A handful of people, about 60, repose in Yosemite Cemetery, which is on the edge of the complex but has been a cemetery longer (since the 1870s) than any of the buildings in the village have been around.
“Some of those laid to rest here are well-known figures in the history of the park,” says the NPS. “Some spent their entire lives in Yosemite and are now almost forgotten. Others were visitors about whom very little was known, even at their time of their deaths. There are people who died here while on vacation, early settlers and homesteaders, old timers and infants, hotel proprietors and common laborers…”
One resident is James Hutchings (d. 1902), businessman, Yosemite settler and publisher of Hutchings’ Illustrated California Magazine, which put the Yosemite Valley on the map, at least in the minds of 19th-century Americans. And that’s not all.
“James Mason Hutchings, the first to organize a tourist party to visit Yosemite in 1855. Hutchings unknowingly made an enormous contribution by hiring John Muir to work at his sawmill in 1869,” the NPS notes.

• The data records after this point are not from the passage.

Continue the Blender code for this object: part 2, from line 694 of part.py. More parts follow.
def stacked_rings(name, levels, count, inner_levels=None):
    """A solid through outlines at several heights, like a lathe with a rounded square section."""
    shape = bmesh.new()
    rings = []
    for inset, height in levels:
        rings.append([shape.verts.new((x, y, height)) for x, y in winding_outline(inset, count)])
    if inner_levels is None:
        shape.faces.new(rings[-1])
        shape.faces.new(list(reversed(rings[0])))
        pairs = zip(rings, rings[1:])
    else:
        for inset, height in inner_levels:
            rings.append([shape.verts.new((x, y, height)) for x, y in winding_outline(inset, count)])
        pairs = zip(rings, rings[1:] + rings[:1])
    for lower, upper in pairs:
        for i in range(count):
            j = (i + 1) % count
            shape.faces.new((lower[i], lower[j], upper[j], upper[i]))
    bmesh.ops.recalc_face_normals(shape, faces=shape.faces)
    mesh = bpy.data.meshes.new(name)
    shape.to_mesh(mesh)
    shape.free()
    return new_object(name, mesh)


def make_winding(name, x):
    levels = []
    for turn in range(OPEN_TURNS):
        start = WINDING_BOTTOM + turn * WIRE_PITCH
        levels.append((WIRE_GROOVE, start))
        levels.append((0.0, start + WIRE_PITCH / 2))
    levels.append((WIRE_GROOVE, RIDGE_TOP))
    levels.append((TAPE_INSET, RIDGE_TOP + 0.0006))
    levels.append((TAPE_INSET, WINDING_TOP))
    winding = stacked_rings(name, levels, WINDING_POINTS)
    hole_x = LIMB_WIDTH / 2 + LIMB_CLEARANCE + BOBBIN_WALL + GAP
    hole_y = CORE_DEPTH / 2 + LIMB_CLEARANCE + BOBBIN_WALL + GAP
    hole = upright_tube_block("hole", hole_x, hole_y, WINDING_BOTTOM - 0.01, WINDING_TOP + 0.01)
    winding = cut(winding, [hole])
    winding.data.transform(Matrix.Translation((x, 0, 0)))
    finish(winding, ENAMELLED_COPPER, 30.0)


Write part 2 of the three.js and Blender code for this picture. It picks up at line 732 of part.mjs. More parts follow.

Sadie Schaeffer, drowned in the rapids in July 1900, it looks like.
A.B. Glasscock, died 1897, aged 53.
Albert May, died 1881, aged 51.
Walk on. By this time, the valley is catching afternoon light.
Yes indeed, we got a different view of Half Dome.
Dry now, but it does get really wet around here. At least it did in 1997.
Late in the afternoon, we left by way of a roadside view of El Capitan. The road to the closest grove of the park’s giant trees had been closed, so big trees will have to wait in case I ever return. But I wasn’t going to miss the mass of El Capitan. The boss rock.
Further back. I walked about a quarter-mile and El Capitan still dominated the view.
It’s virtually impossible to see them in the image, but there were climbers on the face of El Capitan. I watched for a few minutes, and they seemed to be on their way down. Bet that’s a good idea in the afternoon. Except, no. There are nighttime climbers.